Given data —
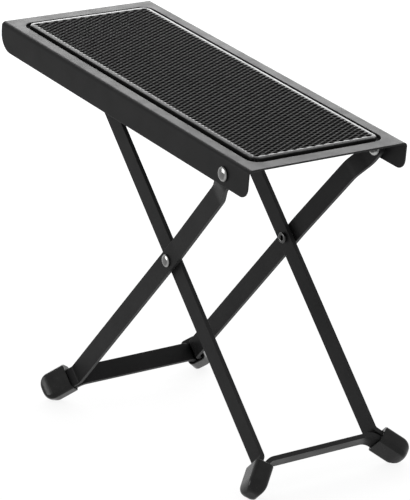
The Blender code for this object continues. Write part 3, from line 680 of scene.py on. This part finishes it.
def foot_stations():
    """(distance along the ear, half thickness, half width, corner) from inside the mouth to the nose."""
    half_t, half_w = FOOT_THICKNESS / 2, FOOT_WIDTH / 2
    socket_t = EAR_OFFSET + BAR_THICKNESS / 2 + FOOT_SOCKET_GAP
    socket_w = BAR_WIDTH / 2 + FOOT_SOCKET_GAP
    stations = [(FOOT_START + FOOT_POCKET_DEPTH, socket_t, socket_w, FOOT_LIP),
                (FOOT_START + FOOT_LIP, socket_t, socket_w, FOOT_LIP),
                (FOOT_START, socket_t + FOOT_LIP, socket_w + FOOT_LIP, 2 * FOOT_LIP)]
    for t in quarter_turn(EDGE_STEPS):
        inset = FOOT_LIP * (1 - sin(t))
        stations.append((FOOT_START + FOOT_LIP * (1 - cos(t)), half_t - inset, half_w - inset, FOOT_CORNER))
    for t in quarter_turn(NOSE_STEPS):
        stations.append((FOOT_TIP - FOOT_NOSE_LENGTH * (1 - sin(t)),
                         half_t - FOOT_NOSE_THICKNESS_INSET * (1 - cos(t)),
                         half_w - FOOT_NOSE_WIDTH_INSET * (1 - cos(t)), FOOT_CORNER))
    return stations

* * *

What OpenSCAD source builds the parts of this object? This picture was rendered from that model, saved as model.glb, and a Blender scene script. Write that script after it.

What to work on —
Extract from the listing above the lines between the line containing "The Blender code" and the line containing "return stations", keeping both of those lines. Output nothing else.

Answer —
The Blender code for this object continues. Write part 3, from line 680 of scene.py on. This part finishes it.
def foot_stations():
    """(distance along the ear, half thickness, half width, corner) from inside the mouth to the nose."""
    half_t, half_w = FOOT_THICKNESS / 2, FOOT_WIDTH / 2
    socket_t = EAR_OFFSET + BAR_THICKNESS / 2 + FOOT_SOCKET_GAP
    socket_w = BAR_WIDTH / 2 + FOOT_SOCKET_GAP
    stations = [(FOOT_START + FOOT_POCKET_DEPTH, socket_t, socket_w, FOOT_LIP),
                (FOOT_START + FOOT_LIP, socket_t, socket_w, FOOT_LIP),
                (FOOT_START, socket_t + FOOT_LIP, socket_w + FOOT_LIP, 2 * FOOT_LIP)]
    for t in quarter_turn(EDGE_STEPS):
        inset = FOOT_LIP * (1 - sin(t))
        stations.append((FOOT_START + FOOT_LIP * (1 - cos(t)), half_t - inset, half_w - inset, FOOT_CORNER))
    for t in quarter_turn(NOSE_STEPS):
        stations.append((FOOT_TIP - FOOT_NOSE_LENGTH * (1 - sin(t)),
                         half_t - FOOT_NOSE_THICKNESS_INSET * (1 - cos(t)),
                         half_w - FOOT_NOSE_WIDTH_INSET * (1 - cos(t)), FOOT_CORNER))
    return stations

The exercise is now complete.